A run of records
- - - -
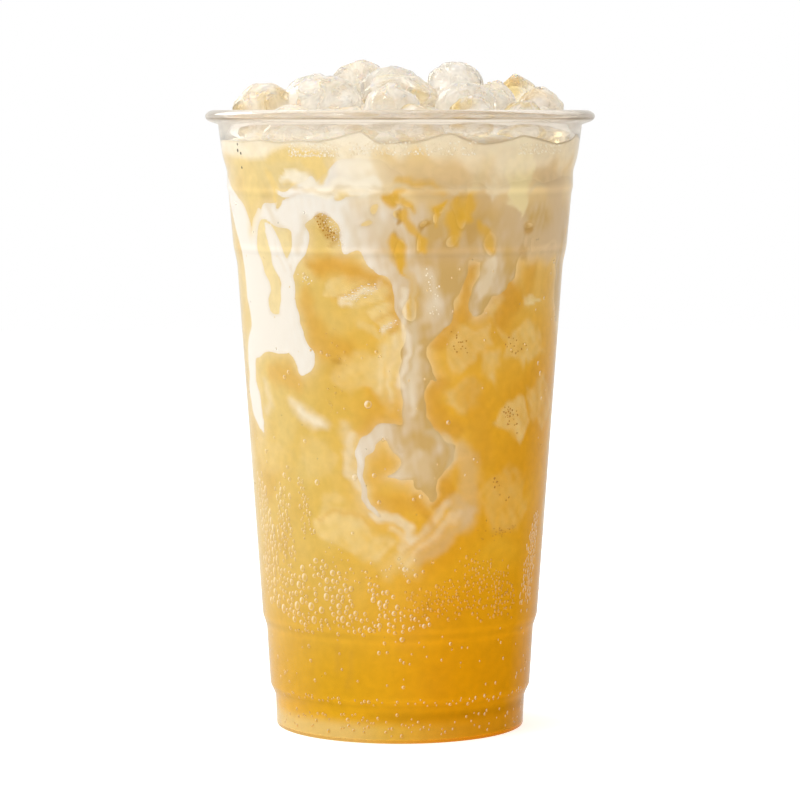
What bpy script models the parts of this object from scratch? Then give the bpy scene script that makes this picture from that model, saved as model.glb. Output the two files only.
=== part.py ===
"""Iced pineapple soda with poured cream, in a clear plastic cup.

A tall tapered cup holds the drink up to just below its rim. Cream poured over the ice has run
down inside the wall as a crown with drips, and clear ice lumps stand above the rim.
Metres, +Z up. The origin is the middle of the foot, on the table. The front is -Y.
"""

from math import cos, degrees, pi, radians, sin
from random import Random

import bmesh
import bpy
import numpy as np
from mathutils import Euler, Vector

MM = 0.001

# Cup: the outside, from the rim down. Sizes in millimetres.
CUP_HEIGHT = 155.75
RIM_RADIUS = 49.0
RIM_ROLL_RADIUS = 2.35
RIM_ROLL_HEIGHT = 3.1
LIP_DROP = 1.4
LIP_FLARE = 0.5
COLLAR_TOP_Z = 152.15
COLLAR_TOP_RADIUS = 45.8
COLLAR_LOW_RADIUS = 44.75
COLLAR_LOW_Z = 144.4
BELT_RADIUS = 43.6
BELT_TOP_Z = 140.6
BELT_LOW_Z = 136.6
UPPER_RING_RADIUS = 43.2
UPPER_RING_Z = 135.0
SHOULDER_RADIUS = 42.05
SHOULDER_Z = 121.8
TAPER_TOP_RADIUS = 41.1
TAPER_TOP_Z = 117.4
WAIST_RADIUS = 34.9
WAIST_Z = 28.4
BAND_TOP_RADIUS = 33.9
BAND_TOP_Z = 25.4
LEDGE_RADIUS = 33.0
LEDGE_Z = 10.6
FOOT_TOP_RADIUS = 31.7
FOOT_TOP_Z = 7.8
FOOT_RADIUS = 31.4
FOOT_CORNER = 1.25
FOOT_RING_INNER = 28.4
PUNT_RADIUS = 24.0
PUNT_HEIGHT = 3.4
PUNT_BEVEL = 1.0
WALL = 0.6
FLOOR_THICKNESS = 0.9
CHANNEL_LEAN = 0.6
CHANNEL_CORNER = 0.9
CUP_SEGMENTS = 48

# What fills the cup.
GAP = 0.35
DRINK_LEVEL = 146.0
DRINK_SEGMENTS = 40
CREAM_DEPTH = 2.6
CREAM_COLUMNS = 64
CREAM_ROW = 4.0
CREAM_LOW_Z = 52.0
CREAM_HIGH_Z = 145.0
THINNEST_CREAM = 2.2
CREAM_CUTTER_REACH = 1.5
FLAT_ENOUGH = 3.0

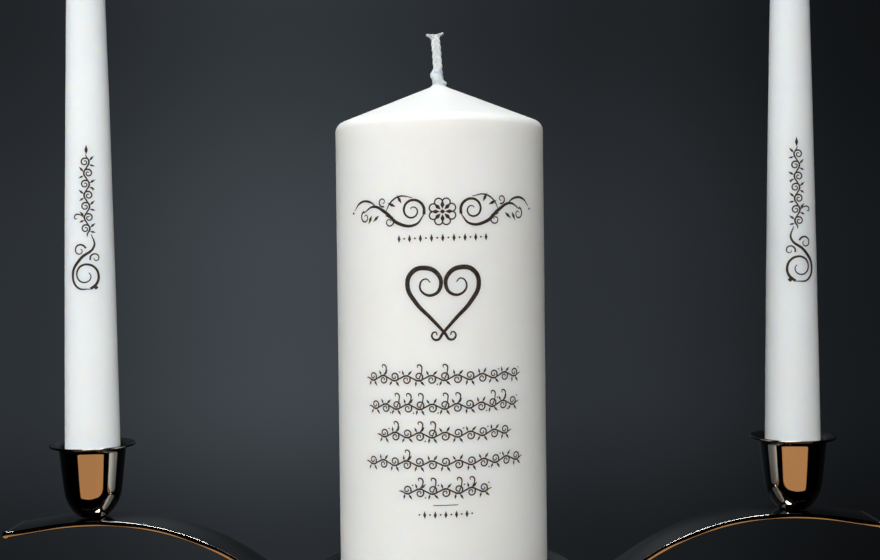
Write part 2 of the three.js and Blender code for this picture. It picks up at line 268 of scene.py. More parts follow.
- - - -
- [EXERCISE DIRECTIONS] All of the lines above need to be given again exactly.

- [PROBLEM SOLUTION]
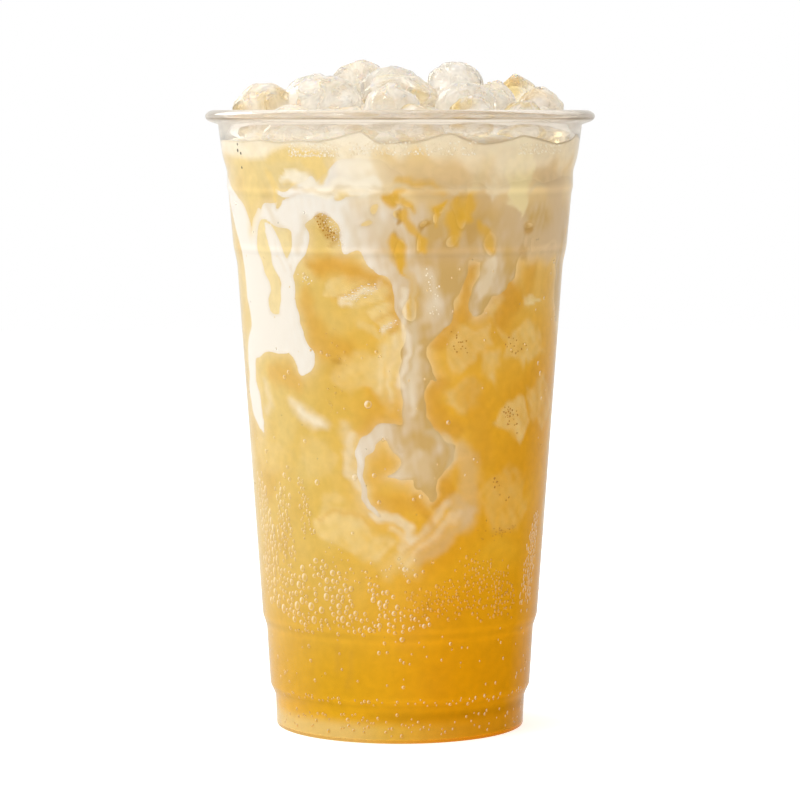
What bpy script models the parts of this object from scratch? Then give the bpy scene script that makes this picture from that model, saved as model.glb. Output the two files only.
=== part.py ===
"""Iced pineapple soda with poured cream, in a clear plastic cup.

A tall tapered cup holds the drink up to just below its rim. Cream poured over the ice has run
down inside the wall as a crown with drips, and clear ice lumps stand above the rim.
Metres, +Z up. The origin is the middle of the foot, on the table. The front is -Y.
"""

from math import cos, degrees, pi, radians, sin
from random import Random

import bmesh
import bpy
import numpy as np
from mathutils import Euler, Vector

MM = 0.001

# Cup: the outside, from the rim down. Sizes in millimetres.
CUP_HEIGHT = 155.75
RIM_RADIUS = 49.0
RIM_ROLL_RADIUS = 2.35
RIM_ROLL_HEIGHT = 3.1
LIP_DROP = 1.4
LIP_FLARE = 0.5
COLLAR_TOP_Z = 152.15
COLLAR_TOP_RADIUS = 45.8
COLLAR_LOW_RADIUS = 44.75
COLLAR_LOW_Z = 144.4
BELT_RADIUS = 43.6
BELT_TOP_Z = 140.6
BELT_LOW_Z = 136.6
UPPER_RING_RADIUS = 43.2
UPPER_RING_Z = 135.0
SHOULDER_RADIUS = 42.05
SHOULDER_Z = 121.8
TAPER_TOP_RADIUS = 41.1
TAPER_TOP_Z = 117.4
WAIST_RADIUS = 34.9
WAIST_Z = 28.4
BAND_TOP_RADIUS = 33.9
BAND_TOP_Z = 25.4
LEDGE_RADIUS = 33.0
LEDGE_Z = 10.6
FOOT_TOP_RADIUS = 31.7
FOOT_TOP_Z = 7.8
FOOT_RADIUS = 31.4
FOOT_CORNER = 1.25
FOOT_RING_INNER = 28.4
PUNT_RADIUS = 24.0
PUNT_HEIGHT = 3.4
PUNT_BEVEL = 1.0
WALL = 0.6
FLOOR_THICKNESS = 0.9
CHANNEL_LEAN = 0.6
CHANNEL_CORNER = 0.9
CUP_SEGMENTS = 48

# What fills the cup.
GAP = 0.35
DRINK_LEVEL = 146.0
DRINK_SEGMENTS = 40
CREAM_DEPTH = 2.6
CREAM_COLUMNS = 64
CREAM_ROW = 4.0
CREAM_LOW_Z = 52.0
CREAM_HIGH_Z = 145.0
THINNEST_CREAM = 2.2
CREAM_CUTTER_REACH = 1.5
FLAT_ENOUGH = 3.0

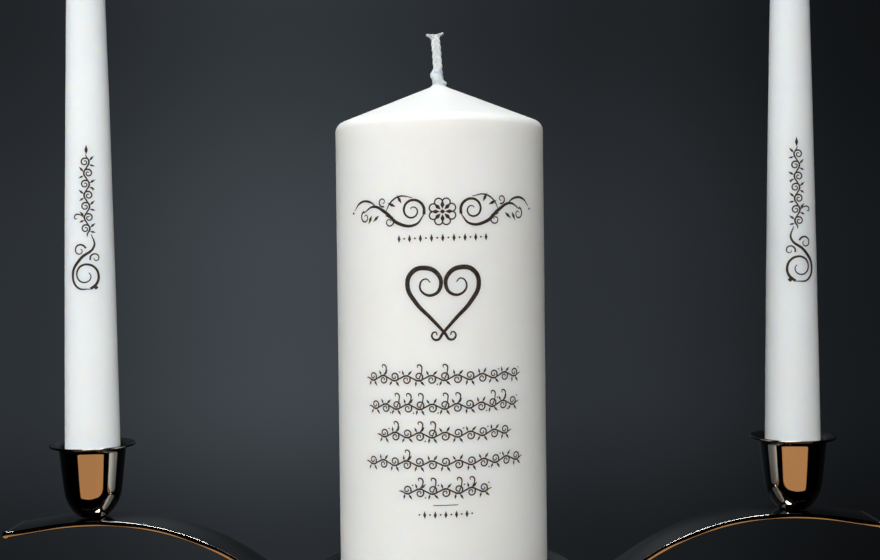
Write part 2 of the three.js and Blender code for this picture. It picks up at line 268 of scene.py. More parts follow.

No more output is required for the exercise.